There were an increased number of EEE cases in Virginia in 2009, but the number of equine WNV cases dropped in comparison to the last couple of years, and state officials are concerned that horse owners may be lulled into inaction by the lack of disease activity. Vaccines are available to drastically reduce the incidence of these diseases in horses. The vaccines are effective for six – twelve months, so horses should be re-vaccinated at least annually. In an area where the disease occurs frequently, such as southeast and Tidewater Virginia, most veterinarians recommend vaccination every six months. For the vaccine to be effective it must be handled and administered properly and be given at least two weeks before the horse is exposed to the virus.

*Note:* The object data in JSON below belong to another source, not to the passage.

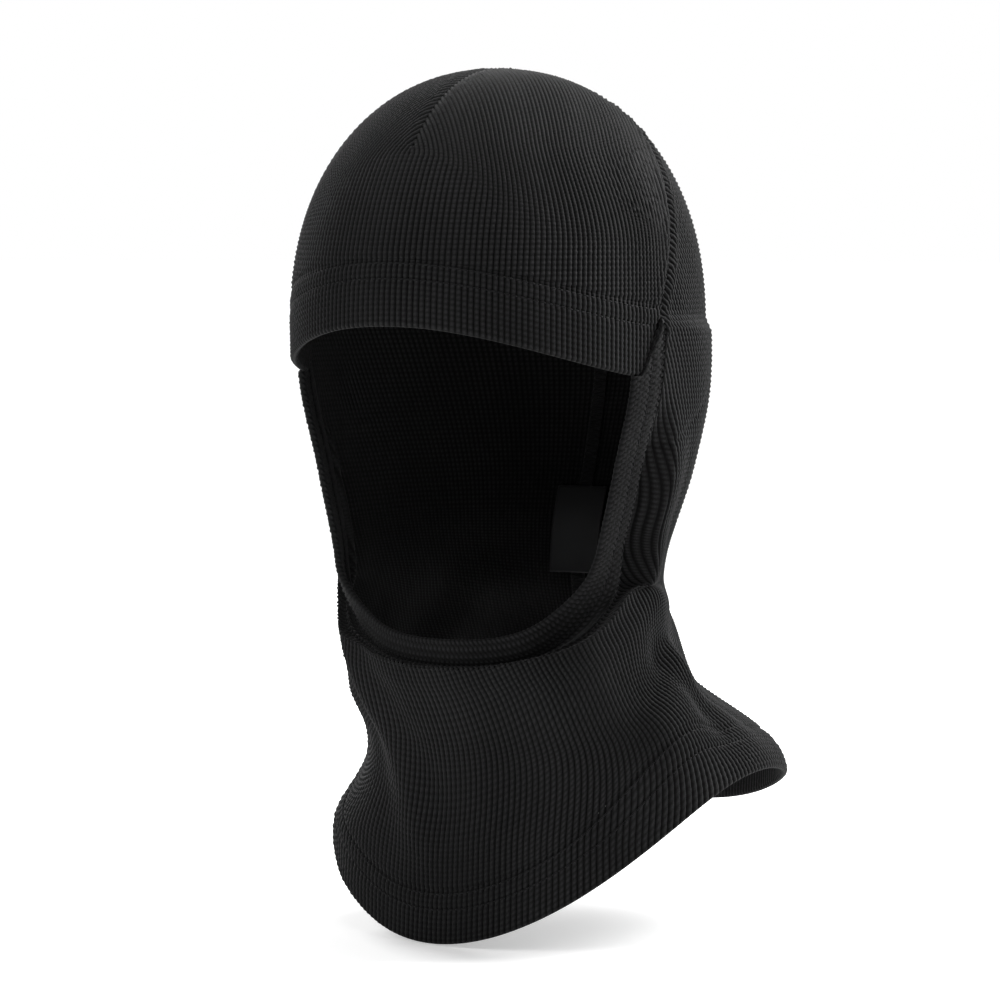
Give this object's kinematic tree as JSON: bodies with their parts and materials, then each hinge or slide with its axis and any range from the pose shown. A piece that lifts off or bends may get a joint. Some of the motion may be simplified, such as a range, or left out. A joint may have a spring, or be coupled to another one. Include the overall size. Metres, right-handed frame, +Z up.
{
  "type": "balaclava",
  "caption": "Open-face balaclava in ribbed thermal knit: a darted cap panel sewn to a hood panel that runs down over the neck into a flared bib.",
  "frame": {"origin": "centre of the wearer's head at the level of the brow corners of the face opening", "axes": "+Z up to the crown, -Y the way the face looks, +X the wearer's left"},
  "size_m": [0.1754, 0.2249, 0.3514],
  "materials": {
    "rib_knit": "matt ribbed knit with a soft dry sheen",
    "sewing_thread": "matt spun thread",
    "label_tape": "matt woven tape, blank"
  },
  "bodies": {
    "root": {"cap_panel": "rib_knit", "hood_panel": "rib_knit", "forehead_hem_ply": "rib_knit", "face_hem_ply": "rib_knit", "bottom_hem_ply": "rib_knit", "cap_seam_allowance": "rib_knit", "dart_allowance": "rib_knit", "back_seam_allowance": "rib_knit", "forehead_cover_stitch": "sewing_thread", "face_cover_stitch": "sewing_thread", "bottom_cover_stitch": "sewing_thread", "cap_seam_overlock": "sewing_thread", "dart_overlock": "sewing_thread", "back_seam_overlock": "sewing_thread", "care_label": "label_tape"}
  },
  "joints": []
}
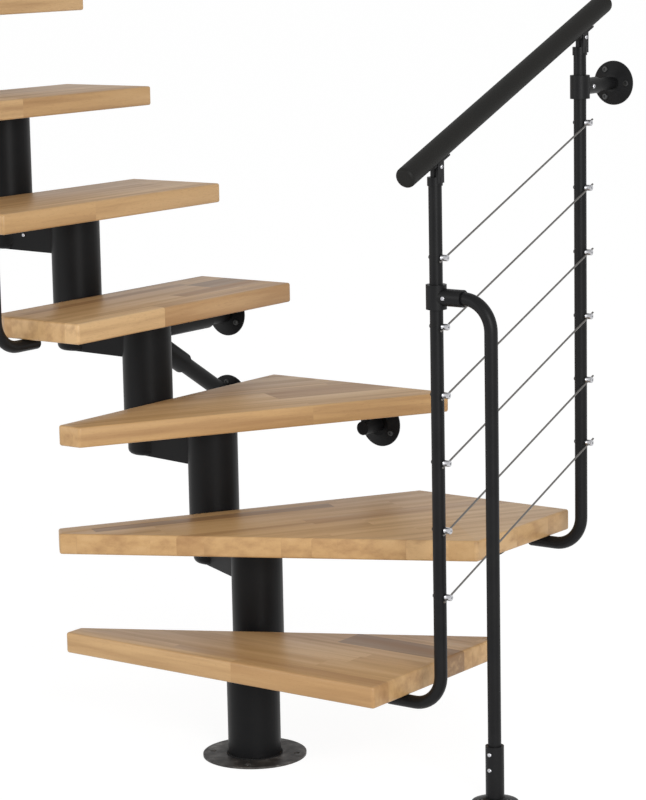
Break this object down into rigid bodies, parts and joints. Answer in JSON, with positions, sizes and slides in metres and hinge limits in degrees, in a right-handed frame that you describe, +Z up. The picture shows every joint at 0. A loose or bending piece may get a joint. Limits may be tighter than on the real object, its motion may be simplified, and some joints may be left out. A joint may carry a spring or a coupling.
{
  "type": "modular staircase",
  "caption": "Modular quarter-turn staircase: wooden treads on a stepped steel spine, with wall arms, bent steel posts, a round handrail and taut cables.",
  "frame": {"origin": "centre of the underside of the round base flange", "axes": "+Z up, +Y towards the wall that the discs bear on, the straight flight climbs towards -X"},
  "size_m": [2.2671, 0.8368, 2.8001],
  "materials": {
    "black_steel": "satin powder coat",
    "flange_steel": "worn powder coat",
    "rail_coat": "matt powder coat",
    "tread_wood": "clear lacquered beech staves",
    "cable_steel": "stranded stainless steel",
    "clamp_chrome": "polished"
  },
  "bodies": {
    "root": {"base_flange": "flange_steel", "spine_module_1": "black_steel", "spine_module_2": "black_steel", "spine_module_3": "black_steel", "spine_module_4": "black_steel", "spine_module_5": "black_steel", "spine_module_6": "black_steel", "spine_module_7": "black_steel", "spine_module_8": "black_steel", "spine_module_9": "black_steel", "tread_1": "tread_wood", "tread_2": "tread_wood", "tread_3": "tread_wood", "tread_4": "tread_wood", "tread_5": "tread_wood", "tread_6": "tread_wood", "tread_7": "tread_wood", "tread_8": "tread_wood", "tread_9": "tread_wood", "wall_bracket_2": "black_steel", "wall_bracket_3": "black_steel", "wall_arm_4": "black_steel", "wall_strut_4": "black_steel", "rail_post_a": "black_steel", "rail_post_b": "black_steel", "rail_post_4": "black_steel", "rail_post_6": "black_steel", "rail_post_8": "black_steel", "support_post": "black_steel", "floor_sleeve": "black_steel", "foot_flange": "black_steel", "post_clamp": "black_steel", "wall_clamp": "black_steel", "wall_rosette": "black_steel", "turn_handrail": "rail_coat", "flight_handrail": "rail_coat", "turn_rail_brackets": "black_steel", "flight_rail_brackets": "black_steel", "turn_cables": "cable_steel", "flight_cables": "cable_steel", "turn_cable_clamps": "clamp_chrome", "flight_cable_clamps": "clamp_chrome"}
  },
  "joints": []
}
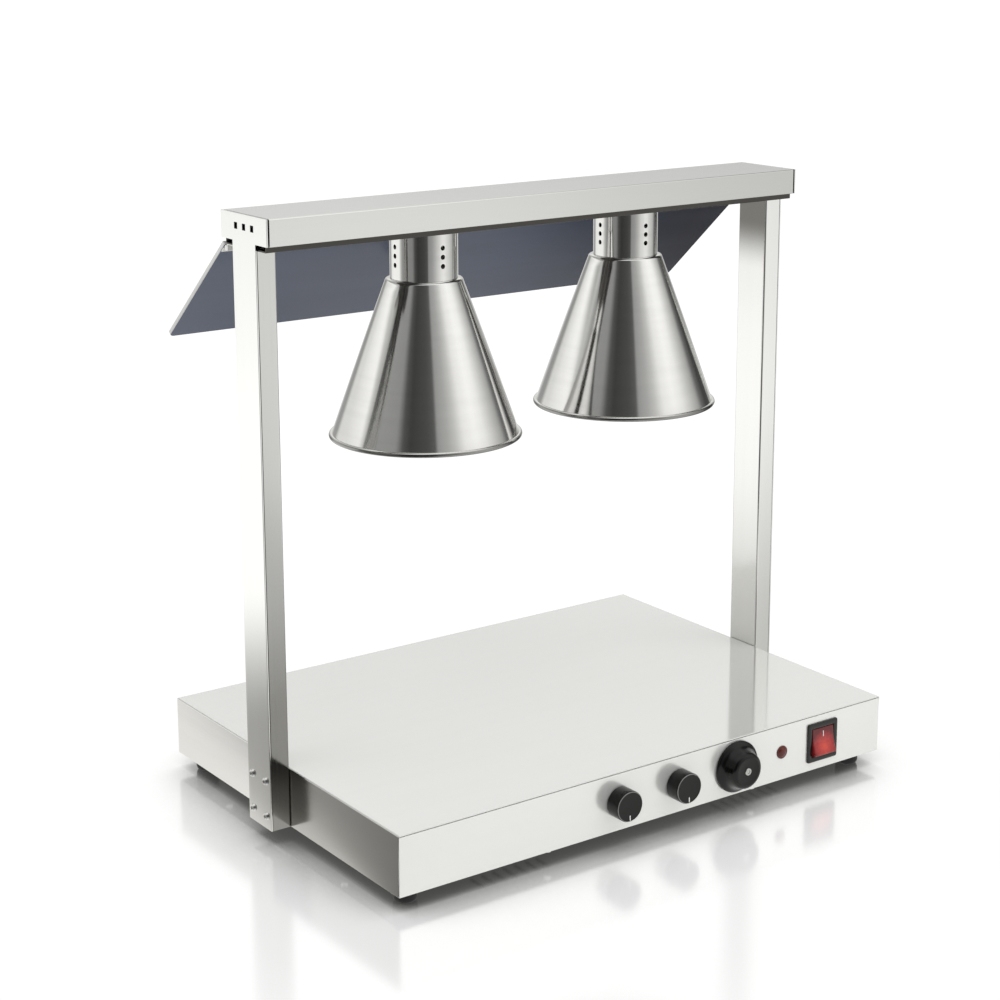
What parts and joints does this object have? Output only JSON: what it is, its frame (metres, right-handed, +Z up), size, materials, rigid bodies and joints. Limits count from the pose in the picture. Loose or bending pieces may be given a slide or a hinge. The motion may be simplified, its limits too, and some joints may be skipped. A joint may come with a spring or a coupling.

"We have had some unusual weather patterns in the last year, including heavy rain over much of the state." says Dr. Joseph Garvin, Program Manager for VDACS’ Office of Laboratory Services. "How that affects the overall mosquito population as well as levels of EEE and WNV viruses in those mosquitoes is hard to predict. The bottom line is, these vaccines are very safe and effective, and we believe that in most cases, private veterinarians will recommend them for their clients. Horse-owners need to be aware that the vaccines require boosters every six to twelve months."
Typical symptoms of encephalitis in equines include staggering, circling, depression, loss of appetite and sometimes fever and blindness. There is no cure for these diseases, which can kill anywhere from 30% (WNV) to 90% (EEE) of the horses infected. Humans cannot become infected by handling an infected horse, nor can a horse acquire the virus from another infected horse; however, the presence of an infected horse in the area indicates that mosquitoes carrying EEE or WNV are present and pose a threat to both humans and horses.